__Exercise requirements__
Return every line of the material exactly.

__Supplied data__
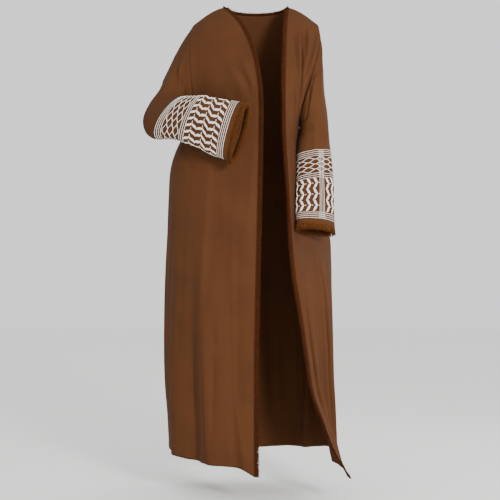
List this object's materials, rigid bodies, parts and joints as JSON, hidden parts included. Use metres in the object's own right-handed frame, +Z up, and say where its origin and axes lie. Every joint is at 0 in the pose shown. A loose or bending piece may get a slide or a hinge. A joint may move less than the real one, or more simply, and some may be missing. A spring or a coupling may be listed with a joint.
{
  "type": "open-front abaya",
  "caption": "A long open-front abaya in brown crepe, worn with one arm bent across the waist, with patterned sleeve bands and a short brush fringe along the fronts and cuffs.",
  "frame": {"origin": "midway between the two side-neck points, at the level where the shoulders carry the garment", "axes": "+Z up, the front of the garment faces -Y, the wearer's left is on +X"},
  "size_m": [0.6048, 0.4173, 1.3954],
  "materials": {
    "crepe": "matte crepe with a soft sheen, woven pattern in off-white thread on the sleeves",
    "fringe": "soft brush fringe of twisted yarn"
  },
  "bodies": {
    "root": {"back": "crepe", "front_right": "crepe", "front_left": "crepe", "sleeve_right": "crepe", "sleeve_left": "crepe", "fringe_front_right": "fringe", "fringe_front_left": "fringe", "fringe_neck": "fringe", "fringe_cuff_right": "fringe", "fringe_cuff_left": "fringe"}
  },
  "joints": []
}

__Response to this task__
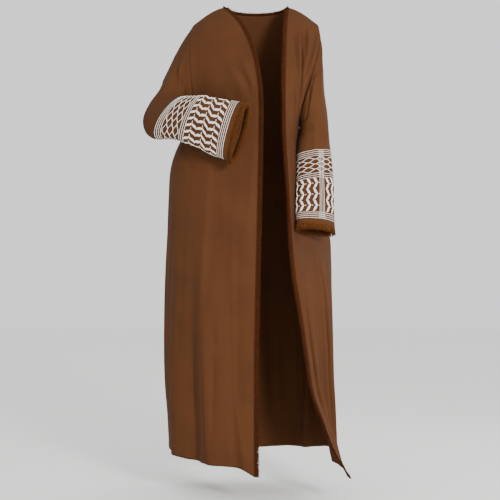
List this object's materials, rigid bodies, parts and joints as JSON, hidden parts included. Use metres in the object's own right-handed frame, +Z up, and say where its origin and axes lie. Every joint is at 0 in the pose shown. A loose or bending piece may get a slide or a hinge. A joint may move less than the real one, or more simply, and some may be missing. A spring or a coupling may be listed with a joint.
{
  "type": "open-front abaya",
  "caption": "A long open-front abaya in brown crepe, worn with one arm bent across the waist, with patterned sleeve bands and a short brush fringe along the fronts and cuffs.",
  "frame": {"origin": "midway between the two side-neck points, at the level where the shoulders carry the garment", "axes": "+Z up, the front of the garment faces -Y, the wearer's left is on +X"},
  "size_m": [0.6048, 0.4173, 1.3954],
  "materials": {
    "crepe": "matte crepe with a soft sheen, woven pattern in off-white thread on the sleeves",
    "fringe": "soft brush fringe of twisted yarn"
  },
  "bodies": {
    "root": {"back": "crepe", "front_right": "crepe", "front_left": "crepe", "sleeve_right": "crepe", "sleeve_left": "crepe", "fringe_front_right": "fringe", "fringe_front_left": "fringe", "fringe_neck": "fringe", "fringe_cuff_right": "fringe", "fringe_cuff_left": "fringe"}
  },
  "joints": []
}